(Task details)
Starting at the line with "obj.data.transform(world)" and stopping at the line with "MIDDLE = (rivet_low.z", repeat each line exactly. Include both and omit the rest.

☆ ☆ ☆ ☆ ☆

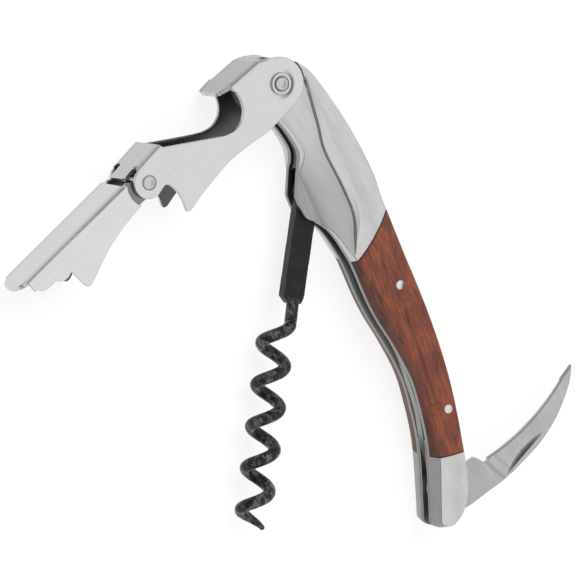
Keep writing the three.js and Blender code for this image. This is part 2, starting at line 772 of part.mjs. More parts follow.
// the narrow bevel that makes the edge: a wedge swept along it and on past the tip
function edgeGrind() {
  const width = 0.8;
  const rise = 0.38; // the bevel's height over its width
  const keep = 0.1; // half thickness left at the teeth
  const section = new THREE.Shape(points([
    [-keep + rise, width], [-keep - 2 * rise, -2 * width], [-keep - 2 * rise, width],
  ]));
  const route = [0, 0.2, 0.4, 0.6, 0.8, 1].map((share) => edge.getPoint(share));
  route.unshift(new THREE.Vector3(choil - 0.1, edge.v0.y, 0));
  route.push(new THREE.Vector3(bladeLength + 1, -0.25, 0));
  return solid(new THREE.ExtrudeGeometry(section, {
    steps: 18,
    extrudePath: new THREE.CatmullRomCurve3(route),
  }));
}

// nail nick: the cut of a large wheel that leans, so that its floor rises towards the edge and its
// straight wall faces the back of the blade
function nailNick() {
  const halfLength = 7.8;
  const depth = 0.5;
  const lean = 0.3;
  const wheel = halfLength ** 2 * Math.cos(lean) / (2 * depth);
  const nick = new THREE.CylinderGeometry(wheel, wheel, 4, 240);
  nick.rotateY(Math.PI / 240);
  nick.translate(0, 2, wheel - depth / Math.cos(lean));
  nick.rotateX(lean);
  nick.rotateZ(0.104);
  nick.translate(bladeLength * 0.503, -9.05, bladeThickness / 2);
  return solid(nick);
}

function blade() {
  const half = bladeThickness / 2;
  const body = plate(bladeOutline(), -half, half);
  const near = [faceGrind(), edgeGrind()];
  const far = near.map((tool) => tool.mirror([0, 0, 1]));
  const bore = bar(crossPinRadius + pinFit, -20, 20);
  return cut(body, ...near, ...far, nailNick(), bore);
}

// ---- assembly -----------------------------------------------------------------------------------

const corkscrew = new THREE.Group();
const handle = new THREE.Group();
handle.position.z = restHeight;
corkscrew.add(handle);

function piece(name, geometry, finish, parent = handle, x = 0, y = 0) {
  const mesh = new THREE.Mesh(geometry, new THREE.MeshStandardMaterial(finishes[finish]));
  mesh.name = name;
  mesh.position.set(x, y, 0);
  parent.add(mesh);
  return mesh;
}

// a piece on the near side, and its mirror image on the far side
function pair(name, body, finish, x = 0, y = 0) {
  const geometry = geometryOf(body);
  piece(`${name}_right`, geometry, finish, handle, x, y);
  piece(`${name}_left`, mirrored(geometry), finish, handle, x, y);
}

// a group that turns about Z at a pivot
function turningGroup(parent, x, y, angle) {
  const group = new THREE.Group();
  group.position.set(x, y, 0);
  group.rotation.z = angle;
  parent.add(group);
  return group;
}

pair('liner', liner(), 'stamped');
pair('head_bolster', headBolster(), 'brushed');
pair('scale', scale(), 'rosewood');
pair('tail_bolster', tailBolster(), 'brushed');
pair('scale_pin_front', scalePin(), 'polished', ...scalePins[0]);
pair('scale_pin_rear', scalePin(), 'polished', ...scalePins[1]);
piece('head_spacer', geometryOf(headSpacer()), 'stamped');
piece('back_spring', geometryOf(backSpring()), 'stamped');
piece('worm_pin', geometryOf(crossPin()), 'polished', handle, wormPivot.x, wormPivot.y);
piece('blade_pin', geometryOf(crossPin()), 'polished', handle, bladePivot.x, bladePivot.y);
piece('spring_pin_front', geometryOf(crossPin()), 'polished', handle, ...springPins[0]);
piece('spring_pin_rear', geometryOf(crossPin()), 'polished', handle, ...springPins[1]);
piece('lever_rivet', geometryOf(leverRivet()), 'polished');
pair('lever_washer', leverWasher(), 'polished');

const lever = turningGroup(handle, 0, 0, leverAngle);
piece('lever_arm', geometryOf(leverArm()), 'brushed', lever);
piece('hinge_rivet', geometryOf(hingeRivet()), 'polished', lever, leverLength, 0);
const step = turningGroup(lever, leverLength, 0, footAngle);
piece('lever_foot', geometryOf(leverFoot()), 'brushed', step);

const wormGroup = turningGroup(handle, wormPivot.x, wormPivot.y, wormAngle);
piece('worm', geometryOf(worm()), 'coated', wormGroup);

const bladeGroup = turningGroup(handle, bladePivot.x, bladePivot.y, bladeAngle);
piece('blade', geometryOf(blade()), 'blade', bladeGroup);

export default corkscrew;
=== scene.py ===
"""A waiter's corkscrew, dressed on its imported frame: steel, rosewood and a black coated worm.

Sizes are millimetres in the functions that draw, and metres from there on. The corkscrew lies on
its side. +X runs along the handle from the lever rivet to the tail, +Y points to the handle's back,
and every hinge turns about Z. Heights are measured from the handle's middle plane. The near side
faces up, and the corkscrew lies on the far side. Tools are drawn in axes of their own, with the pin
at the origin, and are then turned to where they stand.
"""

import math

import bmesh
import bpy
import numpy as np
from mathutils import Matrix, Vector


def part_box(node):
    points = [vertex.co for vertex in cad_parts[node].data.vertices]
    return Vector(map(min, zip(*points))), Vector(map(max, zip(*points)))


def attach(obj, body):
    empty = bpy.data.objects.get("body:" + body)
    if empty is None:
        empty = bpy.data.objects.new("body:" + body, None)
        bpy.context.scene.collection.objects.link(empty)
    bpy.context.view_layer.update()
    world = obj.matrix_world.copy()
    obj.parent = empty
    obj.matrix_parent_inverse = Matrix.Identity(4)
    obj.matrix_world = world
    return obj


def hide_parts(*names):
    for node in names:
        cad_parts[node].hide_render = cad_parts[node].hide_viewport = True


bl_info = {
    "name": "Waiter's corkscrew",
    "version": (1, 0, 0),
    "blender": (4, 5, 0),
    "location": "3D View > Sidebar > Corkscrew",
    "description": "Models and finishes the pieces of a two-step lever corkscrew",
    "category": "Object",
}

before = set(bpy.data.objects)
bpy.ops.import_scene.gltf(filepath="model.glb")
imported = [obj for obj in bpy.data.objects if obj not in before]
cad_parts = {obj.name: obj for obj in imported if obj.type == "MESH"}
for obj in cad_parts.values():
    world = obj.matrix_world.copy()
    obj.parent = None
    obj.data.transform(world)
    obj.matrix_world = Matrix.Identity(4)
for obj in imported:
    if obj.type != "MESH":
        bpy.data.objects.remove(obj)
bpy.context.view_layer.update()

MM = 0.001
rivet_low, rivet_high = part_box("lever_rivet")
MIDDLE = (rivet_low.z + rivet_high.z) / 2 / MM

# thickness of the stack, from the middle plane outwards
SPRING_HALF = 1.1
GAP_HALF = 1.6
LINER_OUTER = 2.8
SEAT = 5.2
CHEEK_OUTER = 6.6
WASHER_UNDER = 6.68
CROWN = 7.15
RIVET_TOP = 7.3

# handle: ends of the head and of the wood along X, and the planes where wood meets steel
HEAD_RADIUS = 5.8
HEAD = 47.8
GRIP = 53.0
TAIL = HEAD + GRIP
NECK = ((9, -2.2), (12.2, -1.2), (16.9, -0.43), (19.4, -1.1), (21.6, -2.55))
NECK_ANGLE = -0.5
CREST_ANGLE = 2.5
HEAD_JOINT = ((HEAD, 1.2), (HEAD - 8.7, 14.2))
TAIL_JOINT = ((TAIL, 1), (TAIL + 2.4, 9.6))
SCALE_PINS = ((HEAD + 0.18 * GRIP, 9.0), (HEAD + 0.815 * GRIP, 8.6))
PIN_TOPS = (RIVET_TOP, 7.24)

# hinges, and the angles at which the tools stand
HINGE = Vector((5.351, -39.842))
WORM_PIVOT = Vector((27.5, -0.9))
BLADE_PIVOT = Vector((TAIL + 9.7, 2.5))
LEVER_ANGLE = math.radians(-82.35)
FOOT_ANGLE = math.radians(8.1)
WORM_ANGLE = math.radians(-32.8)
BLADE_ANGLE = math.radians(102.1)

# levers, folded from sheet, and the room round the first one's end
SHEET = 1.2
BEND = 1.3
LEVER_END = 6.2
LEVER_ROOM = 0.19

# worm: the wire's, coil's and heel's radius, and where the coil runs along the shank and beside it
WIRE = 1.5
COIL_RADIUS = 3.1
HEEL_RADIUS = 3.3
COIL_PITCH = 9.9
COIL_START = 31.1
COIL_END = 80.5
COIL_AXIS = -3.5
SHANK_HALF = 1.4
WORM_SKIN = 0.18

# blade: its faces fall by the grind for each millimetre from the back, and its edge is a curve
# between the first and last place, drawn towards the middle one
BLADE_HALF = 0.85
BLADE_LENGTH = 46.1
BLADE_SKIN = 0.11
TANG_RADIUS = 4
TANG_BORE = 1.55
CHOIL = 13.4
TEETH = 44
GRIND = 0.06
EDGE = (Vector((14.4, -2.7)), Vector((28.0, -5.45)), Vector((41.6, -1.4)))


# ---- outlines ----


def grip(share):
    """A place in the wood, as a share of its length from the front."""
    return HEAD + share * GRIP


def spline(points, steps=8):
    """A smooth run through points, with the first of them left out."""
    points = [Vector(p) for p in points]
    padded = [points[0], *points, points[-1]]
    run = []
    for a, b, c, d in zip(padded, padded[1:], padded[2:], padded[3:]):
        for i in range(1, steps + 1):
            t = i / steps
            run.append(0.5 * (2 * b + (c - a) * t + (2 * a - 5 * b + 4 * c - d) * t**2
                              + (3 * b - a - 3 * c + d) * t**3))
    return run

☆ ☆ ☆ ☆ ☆

(Task answer)
    obj.data.transform(world)
    obj.matrix_world = Matrix.Identity(4)
for obj in imported:
    if obj.type != "MESH":
        bpy.data.objects.remove(obj)
bpy.context.view_layer.update()

MM = 0.001
rivet_low, rivet_high = part_box("lever_rivet")
MIDDLE = (rivet_low.z + rivet_high.z) / 2 / MM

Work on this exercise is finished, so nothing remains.